MAY 22, 1957
HOUSTON—It is obvious that the Democrats in Congress find it difficult to support the President's budget on foreign aid when his own party goes back on him.
But from my point of view, regardless of the party in power, foreign aid is of great importance to the country as a whole and we should not lose sight of its wider implications.
During this Administration military and economic aid have been tied together. Our government has come to think of the two as one, often treating military aid as the most important, for Congress seems to think of it as strengthening nations in their fight against Communism.
As a matter of fact, the value of military aid is doubtful when given to nations that have not yet attained a sufficiently good standard of living to make life worthwhile to citizens of their countries.

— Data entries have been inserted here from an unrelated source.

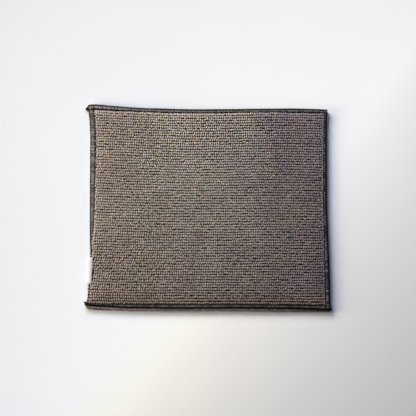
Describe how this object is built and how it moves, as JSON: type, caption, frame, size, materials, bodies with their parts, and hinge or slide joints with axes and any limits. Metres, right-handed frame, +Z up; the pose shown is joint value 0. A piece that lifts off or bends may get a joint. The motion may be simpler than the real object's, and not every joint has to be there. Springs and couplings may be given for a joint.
{
  "type": "microfibre cloth",
  "caption": "Flat rectangular cloth with ribbed looped pile, overlocked edging on all sides, thread tails at the corners and a small blank side label.",
  "frame": {"origin": "on the surface that the cloth lies on, under the middle of its box", "axes": "+Z up out of the face, +X along the ribs to the right, +Y up the face away from the bottom side"},
  "size_m": [0.2054, 0.1736, 0.0046],
  "materials": {
    "pile": "matte looped microfibre pile in ribs",
    "edging": "overlocked polyester thread",
    "label": "satin tape"
  },
  "bodies": {
    "root": {"cloth": "pile", "edging_top": "edging", "edging_bottom": "edging", "edging_left": "edging", "edging_right": "edging", "label": "label"}
  },
  "joints": []
}
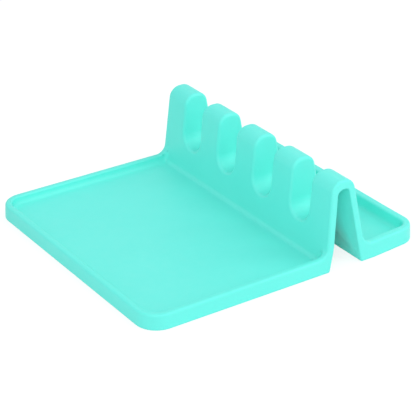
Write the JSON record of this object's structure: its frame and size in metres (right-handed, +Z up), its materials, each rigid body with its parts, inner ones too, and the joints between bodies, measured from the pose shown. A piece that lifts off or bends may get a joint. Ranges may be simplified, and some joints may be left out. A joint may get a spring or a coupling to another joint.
{
  "type": "spoon rest",
  "caption": "Moulded silicone utensil rest: a wide drip tray, a hollow slotted bridge that holds the handles apart, and a narrow tray behind it.",
  "frame": {"origin": "centre of the footprint's bounding box, on the underside", "axes": "+X along the bridge, +Y from the wide front tray to the narrow rear tray, +Z up"},
  "size_m": [0.19, 0.209, 0.06],
  "materials": {
    "silicone": "satin, slightly translucent silicone"
  },
  "bodies": {
    "root": {"front_tray": "silicone", "bridge": "silicone", "rear_tray": "silicone"}
  },
  "joints": []
}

There are many countries in the world in which people only exist (it cannot be called living). Their greatest preoccupation is their struggle for their next piece of bread. If we give their governments military aid, I do not think we have done a single thing to safeguard democracy in the world as a whole.
I would stress economic aid in which people are given hope for the future. And I also would emphasize the value of our generous and warm support of all of the economic aid that can be given through the United Nations and its specialized agencies.
One of the aid projects now threatened is the Technical Assistance Program to which governments contribute voluntarily.
So far we have not cut down on this program to which we give more than our 33 ⅓ percent contribution to many of the other programs.
Senator William F. Knowland of California has suggested that we make this cut immediately. But if we do this in one year instead of over a number of years, we will seriously cripple the work of this agency. I don't think the people of the country want us to do that.
The American people are gradually coming to realize that all of our foreign aid amounts to only $57 per person per year. That is little enough to spend in the hope of building an atmosphere in which peace can grow.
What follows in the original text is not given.